Determination of fracture toughness of bulk materials and thin films by nanoindentation: comparison of different models

Fracture toughness is an important technical material parameter, which, for bulk materials, can be determined by macroscopic crack extension experiments. For thin coatings, this classical method is not applicable. However, during the last 25 years, techniques have been developed which allow fracture toughness determination from indentation experiments by measuring crack lengths generated during controlled indentation. For its evaluation, a number of different models have been proposed which partly yield significant different results. In the present work, cube corner nanoindentation was performed using a Hysitron Triboscope on a number of different bulk (single crystal silicon, fused silica, single crystal sapphire) and thin film materials (Si-DLC, aC, SnO(2), ZnO:Al, ITO). Crack lengths were measured by AFM-based methods and six different models, including a crack-energy-based and a thin film model, were used for evaluation. The models are validated by comparing mean deviations of experimental and literature values. Best agreement over all was found for the two models of Niihara and co-workers for halfpenny [J. Mater.

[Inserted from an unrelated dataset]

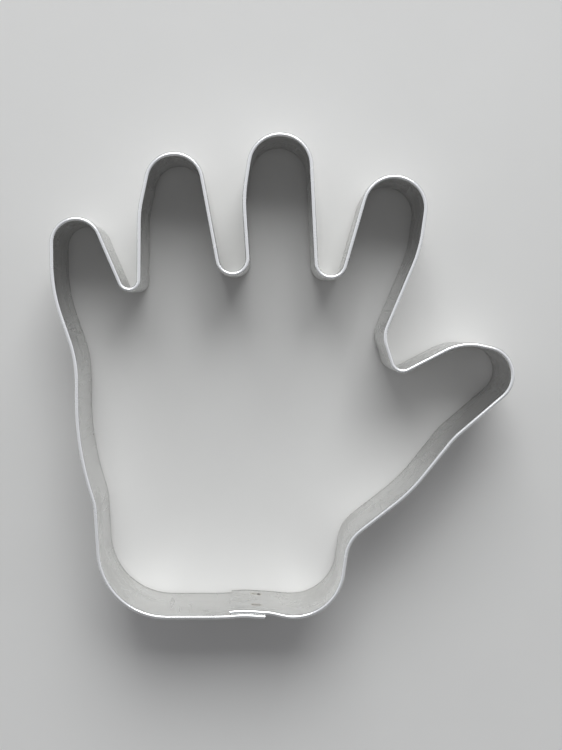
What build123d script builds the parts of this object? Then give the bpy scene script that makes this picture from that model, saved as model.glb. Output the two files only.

Sci. Lett. 1 (1982) p. 13] and Palmquist cracks [J. Mater. Sci. Lett. 2 (1983) p. 221]. The energy-based approach of Li et al. [Acta Mater. 45 (1997) p. 4453] also yields good results, which is remarkable since it does not contain any empirical constants. The crack-energy-based model, however, could not be applied to all materials since it is based on pop-ins in the indentation curve, which were not observed for all materials. A discussion of possible sources of error is given.